White finished with 42 points, making his first 10 shots in the paint and shooting 15-for-21 overall. Dosunmu, returning for his first action since suffering a right quad injury on April 7, added 19 points.

"Coby set the tone getting downhill," coach Billy Donovan said.

The Bulls shot 56.8 percent overall, including 42.3 percent from 3-point range. DeMar DeRozan and Nikola Vucevic also had big games. Donovan praised DeRozan, who finished with 22 points and nine assists, getting off the ball when the Hawks started trapping him.

Defensively. Caruso started on Trae Young and---as he said he would---switched on to whatever hot hand had it going.
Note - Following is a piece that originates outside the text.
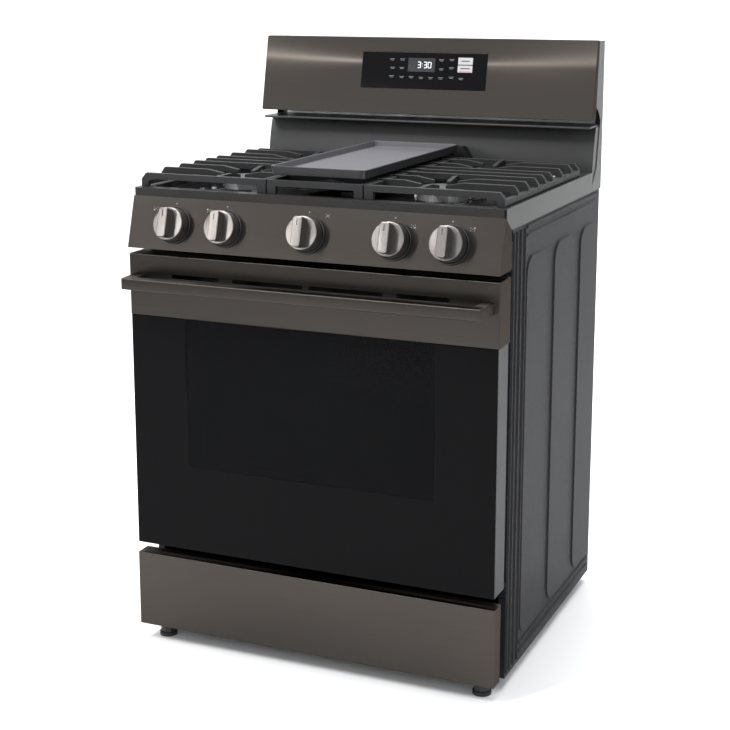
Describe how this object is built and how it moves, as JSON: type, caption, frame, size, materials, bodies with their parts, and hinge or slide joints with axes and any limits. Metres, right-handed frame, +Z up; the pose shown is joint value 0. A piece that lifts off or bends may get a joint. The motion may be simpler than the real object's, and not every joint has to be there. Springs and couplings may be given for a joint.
{
  "type": "freestanding gas range",
  "caption": "Freestanding gas range: glass oven door, storage drawer, knob panel, cast grates with a griddle, and a rear control panel with a display.",
  "frame": {"origin": "on the floor, under the middle of the overall width and depth", "axes": "+Z up, -Y towards the front of the range, +X towards its right side seen from the front"},
  "size_m": [0.762, 0.732, 1.2],
  "materials": {
    "black_stainless": "dark brushed stainless, satin",
    "side_paint": "pebbled dark grey paint",
    "satin_black_paint": "satin",
    "gloss_enamel": "gloss black enamel",
    "oven_enamel": "speckled dark blue-grey enamel",
    "galvanised": "zinc-coated sheet",
    "cast": "matt enamelled cast iron",
    "griddle_cast": "seasoned cast iron",
    "black_glass": "printed black glass",
    "clear_glass": "clear",
    "aluminised": "die cast",
    "steel_tube": "plain",
    "chrome_wire": "polished",
    "brass_parts": "machined",
    "black_plastic": "moulded",
    "board_green": "printed circuit board",
    "wool": "mineral wool blanket",
    "gasket": "woven fibreglass rope",
    "white_ceramic": "white glazed insulator",
    "knob_steel": "satin steel skin"
  },
  "bodies": {
    "range_body": {"backguard_end_left": "satin_black_paint", "backguard_end_right": "satin_black_paint", "backguard_rear_cover": "galvanised", "backguard_riser": "satin_black_paint", "bake_burner": "steel_tube", "base_frame": "galvanised", "broil_burner": "steel_tube", "burner_caps": "cast", "burner_heads": "aluminised", "burner_valves": "brass_parts", "control_board": "board_green", "control_fascia": "black_stainless", "control_glass": "black_glass", "cooktop": "gloss_enamel", "door_gasket": "gasket", "drawer_rails": "galvanised", "front_frame": "galvanised", "gas_inlet": "aluminised", "gas_manifold": "steel_tube", "hinge_arms": "steel_tube", "igniters": "white_ceramic", "knob_bezels": "black_plastic", "levelling_feet": "black_plastic", "manifold_panel": "black_stainless", "oven_bottom_cover": "oven_enamel", "oven_insulation": "wool", "oven_lamp": "clear_glass", "oven_liner": "oven_enamel", "oven_vent_trim": "satin_black_paint", "power_cord_gland": "black_plastic", "rear_panel": "galvanised", "rear_screws": "steel_tube", "side_panel_left": "side_paint", "side_panel_right": "side_paint", "vent_lip": "satin_black_paint"},
    "door": {"door_glass": "black_glass", "door_trim": "black_stainless", "door_frame": "satin_black_paint", "door_inner_panel": "oven_enamel", "door_inner_glass": "clear_glass", "door_handle": "black_stainless", "hinge_channels": "steel_tube"},
    "drawer": {"drawer_front": "black_stainless", "drawer_box": "satin_black_paint"},
    "rack_lower": {"oven_rack_lower": "chrome_wire"},
    "rack_upper": {"oven_rack_upper": "chrome_wire"},
    "grate_left_body": {"grate_left": "cast"},
    "grate_center_body": {"grate_center": "cast"},
    "grate_right_body": {"grate_right": "cast"},
    "griddle_body": {"griddle": "griddle_cast"},
    "valve_1": {"valve_stem_1": "steel_tube"},
    "knob_body_1": {"knob_1": "knob_steel"},
    "valve_2": {"valve_stem_2": "steel_tube"},
    "knob_body_2": {"knob_2": "knob_steel"},
    "valve_3": {"valve_stem_3": "steel_tube"},
    "knob_body_3": {"knob_3": "knob_steel"},
    "valve_4": {"valve_stem_4": "steel_tube"},
    "knob_body_4": {"knob_4": "knob_steel"},
    "valve_5": {"valve_stem_5": "steel_tube"},
    "knob_body_5": {"knob_5": "knob_steel"}
  },
  "joints": [
    {"name": "oven_door", "type": "hinge", "parent": "range_body", "child": "door", "pos_m": [0, -0.272, 0.236], "axis": [1, 0, 0], "range_deg": [0, 90], "stiffness_Nm_per_rad": 20, "springref_deg": -8.59},
    {"name": "drawer_slide", "type": "slide", "parent": "range_body", "child": "drawer", "axis": [0, -1, 0], "range_m": [0, 0.4]},
    {"name": "rack_lower_slide", "type": "slide", "parent": "range_body", "child": "rack_lower", "axis": [0, -1, 0], "range_m": [0, 0.012]},
    {"name": "rack_upper_slide", "type": "slide", "parent": "range_body", "child": "rack_upper", "axis": [0, -1, 0], "range_m": [0, 0.012]},
    {"name": "grate_left_lift", "type": "slide", "parent": "range_body", "child": "grate_left_body", "axis": [0, 0, 1], "range_m": [0, 0.1]},
    {"name": "grate_center_lift", "type": "slide", "parent": "range_body", "child": "grate_center_body", "axis": [0, 0, 1], "range_m": [0, 0.1]},
    {"name": "grate_right_lift", "type": "slide", "parent": "range_body", "child": "grate_right_body", "axis": [0, 0, 1], "range_m": [0, 0.1]},
    {"name": "griddle_lift", "type": "slide", "parent": "grate_center_body", "child": "griddle_body", "axis": [0, 0, 1], "range_m": [0, 0.1]},
    {"name": "knob_1_turn", "type": "hinge", "parent": "range_body", "child": "valve_1", "pos_m": [-0.2815, -0.29633, 0.861], "axis": [0, -0.9602, 0.2794], "range_deg": [0, 240]},
    {"name": "knob_1_push", "type": "slide", "parent": "valve_1", "child": "knob_body_1", "axis": [0, 0.9602, -0.2794], "range_m": [0, 0.004], "stiffness_N_per_m": 1000, "springref_m": -0.003},
    {"name": "knob_2_turn", "type": "hinge", "parent": "range_body", "child": "valve_2", "pos_m": [-0.1715, -0.29633, 0.861], "axis": [0, -0.9602, 0.2794], "range_deg": [0, 240]},
    {"name": "knob_2_push", "type": "slide", "parent": "valve_2", "child": "knob_body_2", "axis": [0, 0.9602, -0.2794], "range_m": [0, 0.004], "stiffness_N_per_m": 1000, "springref_m": -0.003},
    {"name": "knob_3_turn", "type": "hinge", "parent": "range_body", "child": "valve_3", "pos_m": [0, -0.29633, 0.861], "axis": [0, -0.9602, 0.2794], "range_deg": [0, 240]},
    {"name": "knob_3_push", "type": "slide", "parent": "valve_3", "child": "knob_body_3", "axis": [0, 0.9602, -0.2794], "range_m": [0, 0.004], "stiffness_N_per_m": 1000, "springref_m": -0.003},
    {"name": "knob_4_turn", "type": "hinge", "parent": "range_body", "child": "valve_4", "pos_m": [0.1715, -0.29633, 0.861], "axis": [0, -0.9602, 0.2794], "range_deg": [0, 240]},
    {"name": "knob_4_push", "type": "slide", "parent": "valve_4", "child": "knob_body_4", "axis": [0, 0.9602, -0.2794], "range_m": [0, 0.004], "stiffness_N_per_m": 1000, "springref_m": -0.003},
    {"name": "knob_5_turn", "type": "hinge", "parent": "range_body", "child": "valve_5", "pos_m": [0.2815, -0.29633, 0.861], "axis": [0, -0.9602, 0.2794], "range_deg": [0, 240]},
    {"name": "knob_5_push", "type": "slide", "parent": "valve_5", "child": "knob_body_5", "axis": [0, 0.9602, -0.2794], "range_m": [0, 0.004], "stiffness_N_per_m": 1000, "springref_m": -0.003}
  ]
}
In this case, that meant Dejounte Murray, who finished with 30 points.

Caruso did this after getting run over by friendly fire in the large presence of Andre Drummond, who flattened his teammate at halfcourt and stepped on Caruso’s right foot during the second quarter. That caused Caruso to re-aggravate a left ankle injury that has bothered him for weeks.

Caruso limped off the court and into the locker room but returned and then started the second half before leaving for good with 9 minutes, 43 seconds remaining.

The Hawks like to launch a ton of 3-pointers and crash the offensive boards. They ranked sixth in made 3-pointers and fourth in second-chance points during the regular season. The Bulls did a good job limiting damage in each category.

But the main storyline was the relentless pressure that White and Dosunmu placed on a aubpar Hawks defense.

"I think that was really important for us," Donovan said. "Going back to the last time we played them, we really didn't get there as much. We knew that we wouldn't get up the volume of 3-point shots that they do. So we needed to get downhill and attack the paint."

White showed off the ballhandling skills that he worked to improve last offseason, repeatedly turning small slivers of daylight into scoring opportunities.

Dosunmu hadn’t even practiced until Tuesday and talked afterward about still needing to clear the hurdle of full-out sprinting.

"Coach always tells us to put the eyes on the rim and then read the defense from that," Dosunmu said. "When you have a game with stakes like this---win or go home----you always want to stay in attack mode."

Twenty-four hours later, he and the Bulls sprinted past the Hawks into another one-and-done game in Miami.